Clusterpath Gaussian Graphical Modeling
D. J. W. Touw, A. Alfons, P. J. F. Groenen, I. Wilms
TL;DR
The paper tackles the problem of high estimation variability in Gaussian Graphical Models by introducing CGGM, a convex clusterpath-based estimator that jointly learns a clustering of variables and the GGM parameters. By representing the precision matrix as Θ = U R U^T + A and penalizing inter-cluster differences with an aggregation term, CGGM induces a block-structured Θ whose inverse preserves the same block structure, while optionally incorporating a sparsity penalty. The authors develop a cyclic block coordinate descent algorithm with fusion steps and Newton updates, provide tuning and refitting procedures, and demonstrate strong performance in simulations across varied designs.
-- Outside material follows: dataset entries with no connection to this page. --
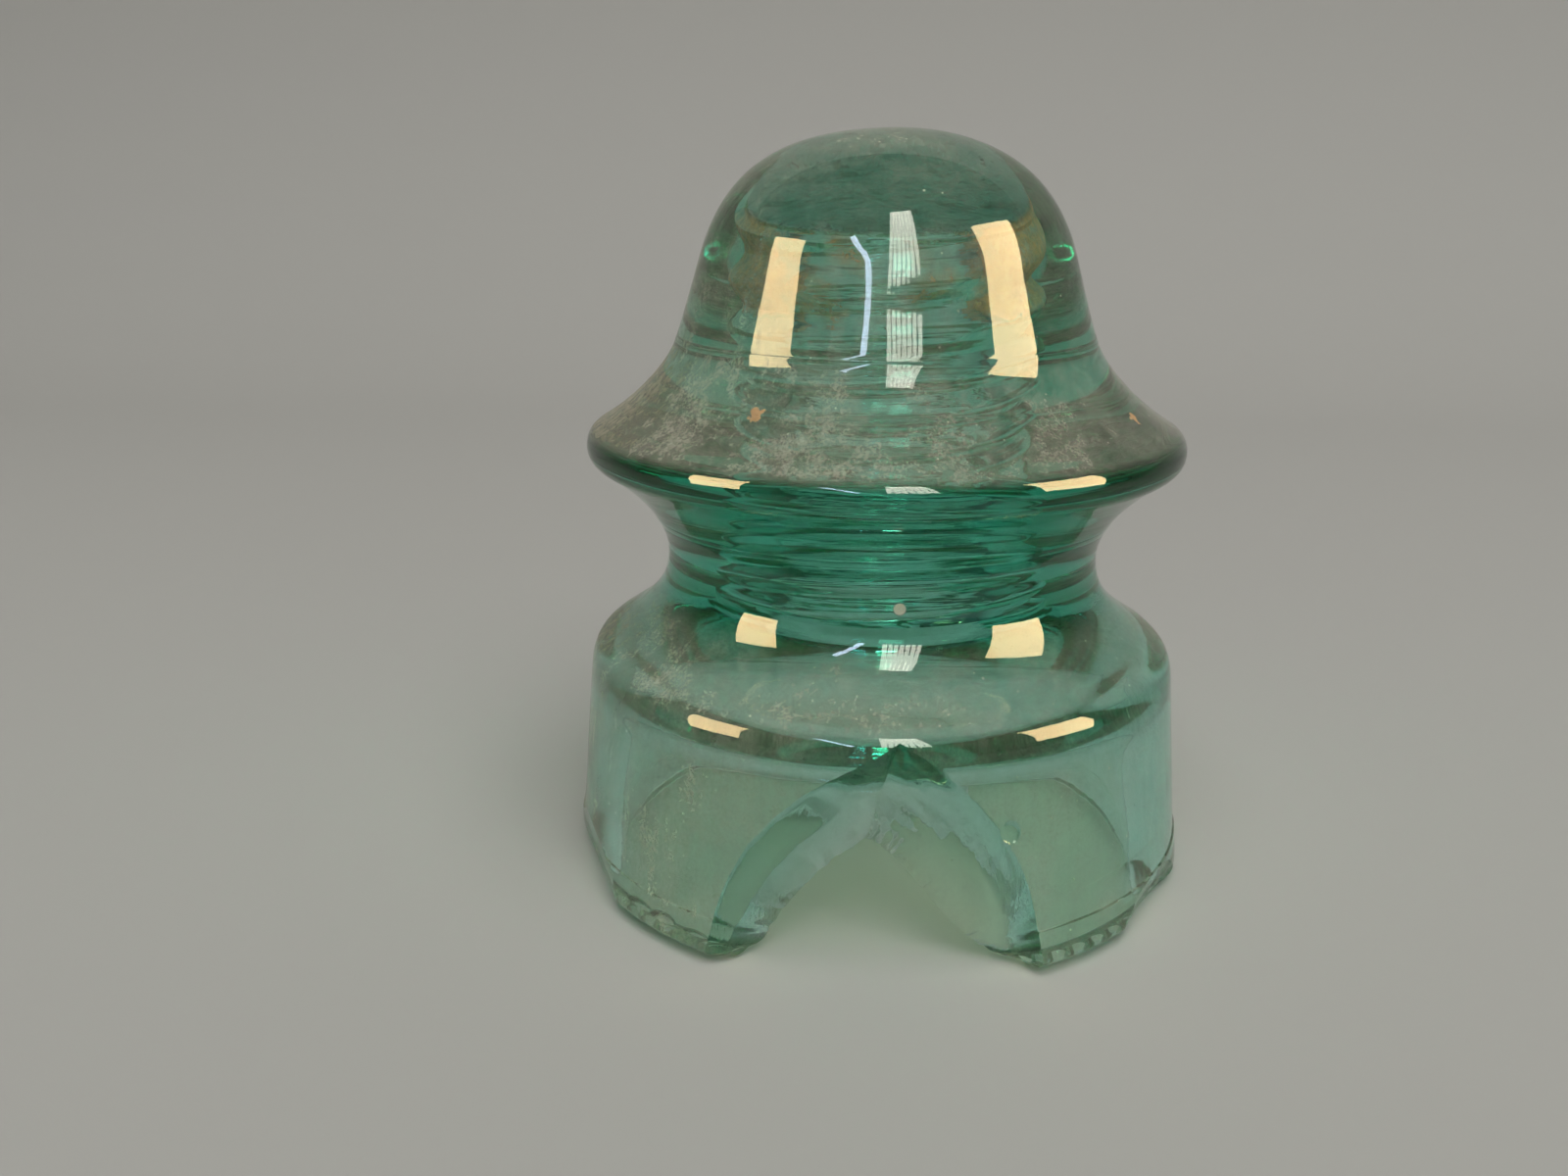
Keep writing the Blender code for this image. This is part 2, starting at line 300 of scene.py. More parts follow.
def threaded_core():
    bm = bmesh.new()
    rows, turns, sides = 14, 9, 128
    low = THREAD_LOW_Z - PITCH
    outline = []
    for k in range(rows * turns + 1):
        u = (k % rows) / rows
        wave = (0.5 - 0.5 * cos(2 * pi * u)) ** 0.8
        outline.append((PIN_TOP_R - THREAD_DEPTH * (1 - wave), low + k * PITCH / rows))
    climb = (0, 0, PITCH * MM / sides)
    bmesh.ops.spin(bm, geom=chain(bm, outline), **AXIS, dvec=climb, angle=2 * pi, steps=sides)
    bmesh.ops.remove_doubles(bm, verts=bm.verts, dist=1e-6)
    for vert in bm.verts:
        z = vert.co.z / MM
        grow = hole_radius(z) / PIN_TOP_R + 0.002 * noise.noise(vert.co * 120.0)
        vert.co.x *= grow
        vert.co.y *= grow
    for z, way in ((THREAD_LOW_Z, -1), (THREAD_HIGH_Z, 1)):
        geom = list(bm.verts) + list(bm.edges) + list(bm.faces)
        plane = {"plane_co": (0, 0, z * MM), "plane_no": (0, 0, way)}
        bmesh.ops.bisect_plane(bm, geom=geom, dist=1e-7, **plane, clear_outer=True)
    middle = (THREAD_LOW_Z + THREAD_HIGH_Z) / 2 * MM
    ends = [e for e in bm.edges if e.is_boundary]
    upper = [e for e in ends if e.verts[0].co.z > middle]
    lower = [e for e in ends if e.verts[0].co.z < middle]
    foot = hole_radius(EYE_Z)
    entry = [(hole_radius(ENTRY_Z), ENTRY_Z, 0)] + [(foot + out, EYE_Z + up, 0) for out, up in ENTRY]
    upper = draw_on(bm, upper, END)
    lower = draw_on(bm, lower, entry)
    for ring in (upper, lower):
        bmesh.ops.holes_fill(bm, edges=ring, sides=0)
    return bm


core = as_object(threaded_core(), "core", FROM_THREAD)
turns = (THREAD_HIGH_Z - THREAD_LOW_Z) / PITCH
print("threaded core:", len(core.data.polygons), "faces, turns:", round(turns, 1))

# %% [markdown]
# ## The bite and the flakes
# Glass breaks in smooth shells with fine ridges that run away from the blow. The bite's face leans
# steeply between a wide outer edge and a narrow inner one. A flat grid is bent into that face, ridges and
# ripples are pressed into it as small moves along the radius, and it is extruded down into a solid to cut
# with. The two flakes off the rim, the little notch by the bite's top and the chips along the rim are
# cut by flattened balls with the same ripples.

# %% The bite
OUT_LEFT = ((-28.6, 0.0), (-25.0, 14.0), (-19.0, 21.0), (4.0, 29.7))
OUT_RIGHT = ((4.0, 29.7), (16.0, 24.5), (27.5, 18.0), (28.9, 0.0))
IN_LEFT = ((-22.6, 0.0), (-18.0, 6.0), (-10.0, 12.0), (-1.6, 15.8))
IN_RIGHT = ((-1.6, 15.8), (7.0, 15.5), (12.5, 5.0), (26.0, 0.0))
BITE_FLOOR_Z = -25.0


def on_curve(curve, t):
    """The point at t, from 0 to 1, along a cubic curve."""
    u = 1.0 - t
    w = (u * u * u, 3 * u * u * t, 3 * u * t * t, t * t * t)
    return [sum(k * p[a] for k, p in zip(w, curve)) for a in (0, 1)]


def edge_at(left, right, s):
    """Angle and height along a broken edge, for s from 0 (left foot) to 1 (right foot), and on below it."""
    if s < 0:
        return [left[0][0] + 15 * s, left[0][1] + 90 * s]
    if s > 1:
        return [right[3][0] + 12 * (s - 1), right[3][1] - 90 * (s - 1)]
    return on_curve(left, s * 2) if s < 0.5 else on_curve(right, s * 2 - 1)


def smooth(a, b, x):
    """0 at a, 1 at b, with a soft slope between; a may be the larger."""
    t = min(max((x - a) / (b - a), 0.0), 1.0)
    return t * t * (3 - 2 * t)


def relief(s, t):
    """How far the broken face stands out of its ruled shape, in millimetres."""
    t = min(max(t, 0.0), 1.0)
    left, right = smooth(0.46, 0.36, s), smooth(0.5, 0.62, s)
    hold = smooth(-0.02, 0.25, t)
    facets = 1.35 * left * min(t / 0.56, (1 - t) / 0.44)
    shell = 0.45 * right * sin(2 * pi * t + 0.6) * (1 - t)
    arcs = 0.05 * sin(34 * t + 11 * s) * right * smooth(0.95, 0.55, s)
    hackles = noise.noise(Vector((s * 60 + t * 9, t * 4.0, 7.7))) * 0.13 * (1 - left) * (1 - right)
    striae = noise.noise(Vector((s * 110, t * 2.2, 2.7))) * 0.07 * right
    swell = noise.noise(Vector((s * 8, t * 2.5, 3.1))) * 0.14 * (1 - 0.6 * left)
    parting = 0.3 * left * smooth(0.075, 0.082, s)
    return facets + shell + hold * (arcs + hackles + striae + swell) - parting


def bite():
    """The solid that cuts the bite: its upper face is the broken one."""
    bm = bmesh.new()
    bmesh.ops.create_grid(bm, x_segments=200, y_segments=64, size=1.0)
    for vert in bm.verts:
        s, t = (vert.co.x + 1) * 0.54 - 0.04, (vert.co.y + 1) * 0.9 - 0.4
        (ao, zo), (ai, zi) = edge_at(OUT_LEFT, OUT_RIGHT, s), edge_at(IN_LEFT, IN_RIGHT, s)
        zi += 0.35 * noise.noise(Vector((s * 30, 2.0, 5.0)))
        zi += 0.25 * smooth(0.45, 0.6, s) * noise.noise(Vector((s * 90, 6.0, 5.0)))
        zo += 0.2 * noise.noise(Vector((s * 24, 8.0, 1.0)))
        ro = outside_radius(max(zo, 1.0))
        ri = MOUTH_R - (MOUTH_R - CEIL_R) * max(zi, 0.0) / CEIL_Z
        k = min(max(t, -0.25), 1.25)
        far = t - k
        radius = ri + (ro - ri) * k + relief(s, t) + far * 40.0
        vert.co = polar(ai + (ao - ai) * k, radius, zi + (zo - zi) * k + far * 24.0)
    lid = bmesh.ops.extrude_face_region(bm, geom=list(bm.faces))["geom"]
    for item in lid:
        if isinstance(item, bmesh.types.BMVert):
            item.co.z = BITE_FLOOR_Z * MM
    return bm


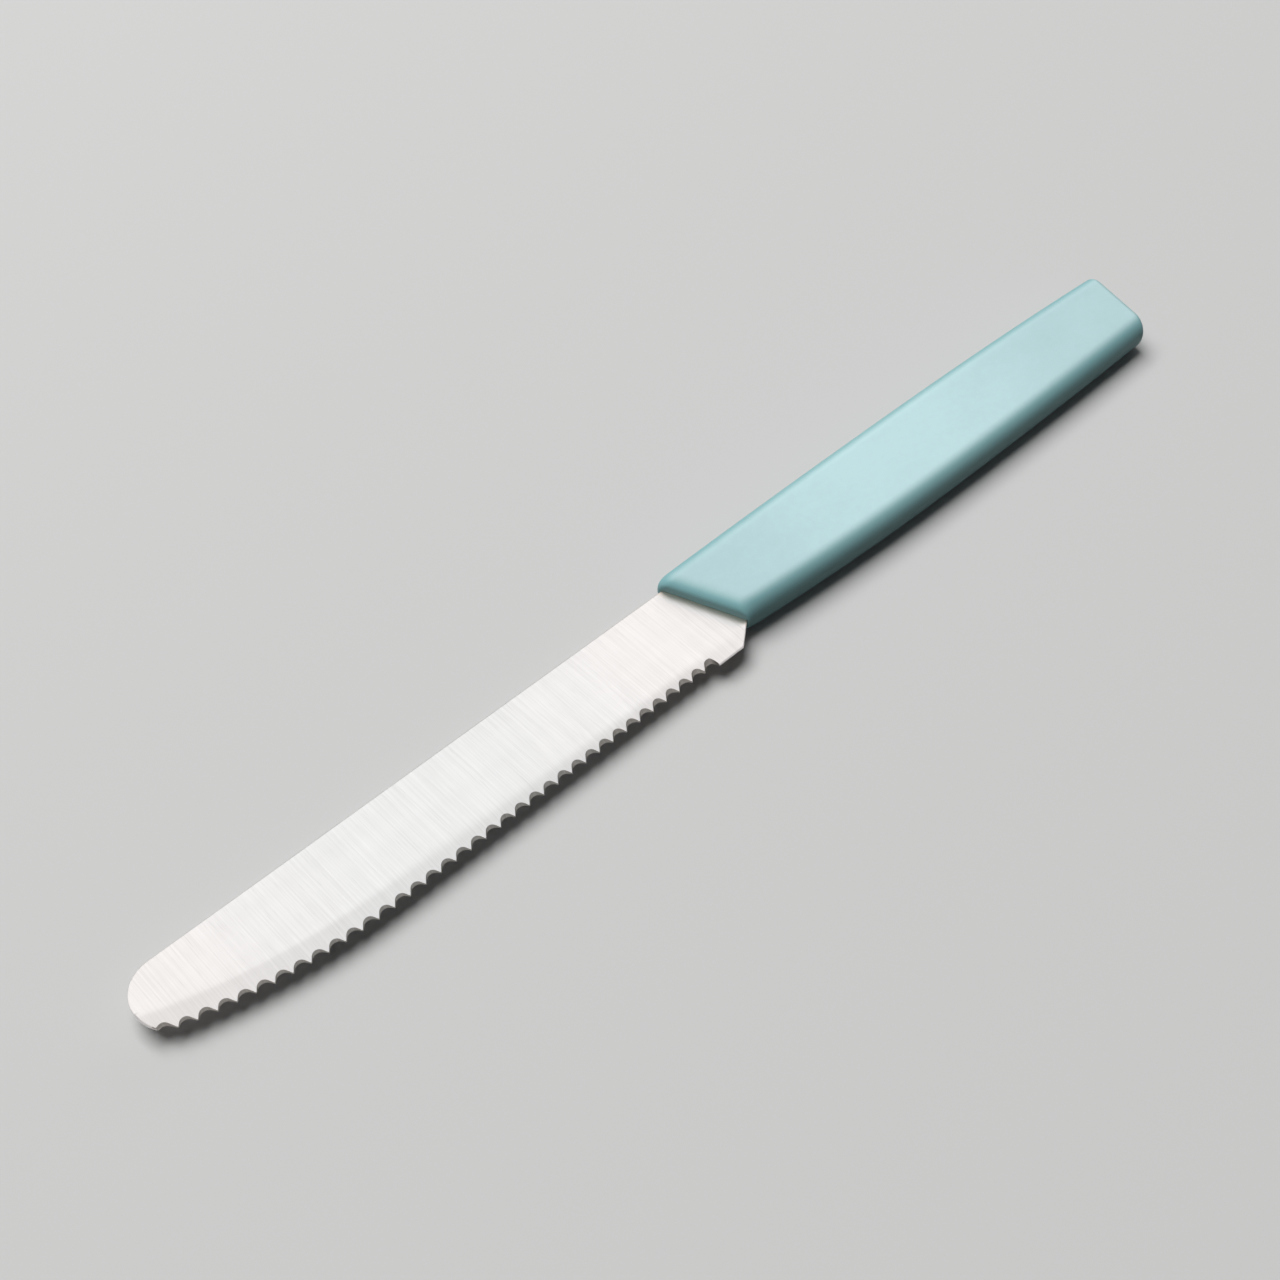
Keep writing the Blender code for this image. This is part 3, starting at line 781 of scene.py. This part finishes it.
# %% The handle's finish
aqua_plastic, tree, shader, place = new_finish("aqua_plastic")
skin = stretched_noise(tree, place, SKIN_GRAIN, detail=2.0)
flow = stretched_noise(tree, place, FLOW_PATCHES, detail=2.0)
gloss = stretched_noise(tree, place, GLOSS_GRAIN, detail=3.0)
ends = ramp(tree, away_from(tree, place, HANDLE_MIDDLE), *ENDS_REACH)
tone = weighted_sum(tree, PLASTIC_TONE, [(flow, 0.5), (gloss, 0.5), (skin, 0.2), (ends, -0.8)])
# Painted shade: the rounded sides take the darker colour, by how far they have turned away from the flats
painted_side_shade = tree.nodes.new("ShaderNodeAttribute")
painted_side_shade.attribute_name = "painted_side_shade"
flat_colour = mixed(tree, tone, AQUA_FLAT_DEEP, AQUA_FLAT_PALE)
shaded_side_colour = mixed(tree, tone, AQUA_SHADED_SIDE_DEEP, AQUA_SHADED_SIDE_PALE)
skin_and_shade_colour = mixed(tree, painted_side_shade.outputs["Fac"], flat_colour, shaded_side_colour)
tree.links.new(skin_and_shade_colour, shader.inputs["Base Color"])
tree.links.new(between(tree, gloss, *SATIN), shader.inputs["Roughness"])
shader.inputs["IOR"].default_value = PLASTIC_IOR
add_bump(tree, shader, skin, SKIN_RELIEF)
print("finish:", aqua_plastic.name)

# %% [markdown]
# ## The handle's shape
#
# In plan the handle swells gently on both long sides, with its front cut on a slant and its butt cut
# the other way. Through its thickness it is a stadium: two flats joined by half-round sides. So the
# handle is that stadium carried along, leaning a little at each end, and drawn in where the ends are
# rounded. A box with a Bevel modifier would be quicker, but it would have one rounding everywhere.

# %% Sizes of the handle
HANDLE_HALF = 0.0035
SIDE_FLAT = 0.0002          # half the straight height between the two rounded edges
SPINE_SIDE_REACH = 0.0020
SPINE_SIDE_FULLEST = 0.143
SPINE_SIDE_FRONT_DROP = 0.00036
SPINE_SIDE_BUTT_DROP = 0.0016
SPINE_SIDE_BUTT_POWER = 2.5
EDGE_SIDE_REACH = 0.0165
EDGE_SIDE_FULLEST = 0.166
EDGE_SIDE_FRONT_DROP = 0.0023
EDGE_SIDE_BUTT_DROP = 0.00065
EDGE_SIDE_FRONT_POWER = 2.4
BUTT_SLOPE = math.tan(math.radians(13.5))
# Each rounding is (how far along it reaches, how far it draws in)
FRONT_TOP_ROUND = (0.0036, 0.0017)
FRONT_SPINE_ROUND = (0.0026, 0.0015)
FRONT_EDGE_ROUND = (0.0003, 0.00012)
BUTT_TOP_ROUND = (0.0016, 0.0009)
BUTT_SPINE_ROUND = (0.0009, 0.0009)
BUTT_EDGE_ROUND = (0.0011, 0.0011)


# %% The two long sides
def spine_side(along):
    """The upper long side: fullest in one place, falling off with the square of the way to the front
    and with a higher power of the way to the butt."""
    front = (SPINE_SIDE_FULLEST - along) / (SPINE_SIDE_FULLEST - BLADE_SHOWING)
    butt = (along - SPINE_SIDE_FULLEST) / (TOTAL_LENGTH - SPINE_SIDE_FULLEST)
    front_drop = SPINE_SIDE_FRONT_DROP * np.clip(front, 0.0, None) ** 2
    butt_drop = SPINE_SIDE_BUTT_DROP * np.clip(butt, 0.0, None) ** SPINE_SIDE_BUTT_POWER
    return SPINE_SIDE_REACH - front_drop - butt_drop


def edge_side(along):
    """The lower long side, in the same way."""
    front_end = BLADE_SHOWING + EDGE_SIDE_REACH * FRONT_SLOPE
    front = (EDGE_SIDE_FULLEST - along) / (EDGE_SIDE_FULLEST - front_end)
    butt = (along - EDGE_SIDE_FULLEST) / (TOTAL_LENGTH - EDGE_SIDE_FULLEST)
    front_drop = EDGE_SIDE_FRONT_DROP * np.clip(front, 0.0, None) ** EDGE_SIDE_FRONT_POWER
    return -EDGE_SIDE_REACH + front_drop + EDGE_SIDE_BUTT_DROP * np.clip(butt, 0.0, None) ** 2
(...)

They further show CGGM’s versatility through applications to finance, well-being indicators, and psychometrics, and discuss extending the framework to clustered covariance estimation. The work offers a practical, scalable approach to interpretable high-dimensional GGMs and provides software CGGMR for implementation.
Abstract
Graphical models serve as effective tools for visualizing conditional dependencies between variables. However, as the number of variables grows, interpretation becomes increasingly difficult, and estimation uncertainty increases due to the large number of parameters relative to the number of observations. To address these challenges, we introduce the Clusterpath estimator of the Gaussian Graphical Model (CGGM) that encourages variable clustering in the graphical model in a data-driven way. Through the use of an aggregation penalty, we group variables together, which in turn results in a block-structured precision matrix whose block structure remains preserved in the covariance matrix. The CGGM estimator is formulated as the solution to a convex optimization problem, making it easy to incorporate other popular penalization schemes which we illustrate through the combination of an aggregation and sparsity penalty. We present a computationally efficient implementation of the CGGM estimator by using a cyclic block coordinate descent algorithm. In simulations, we show that CGGM not only matches, but oftentimes outperforms other state-of-the-art methods for variable clustering in graphical models. We also demonstrate CGGM's practical advantages and versatility on a diverse collection of empirical applications.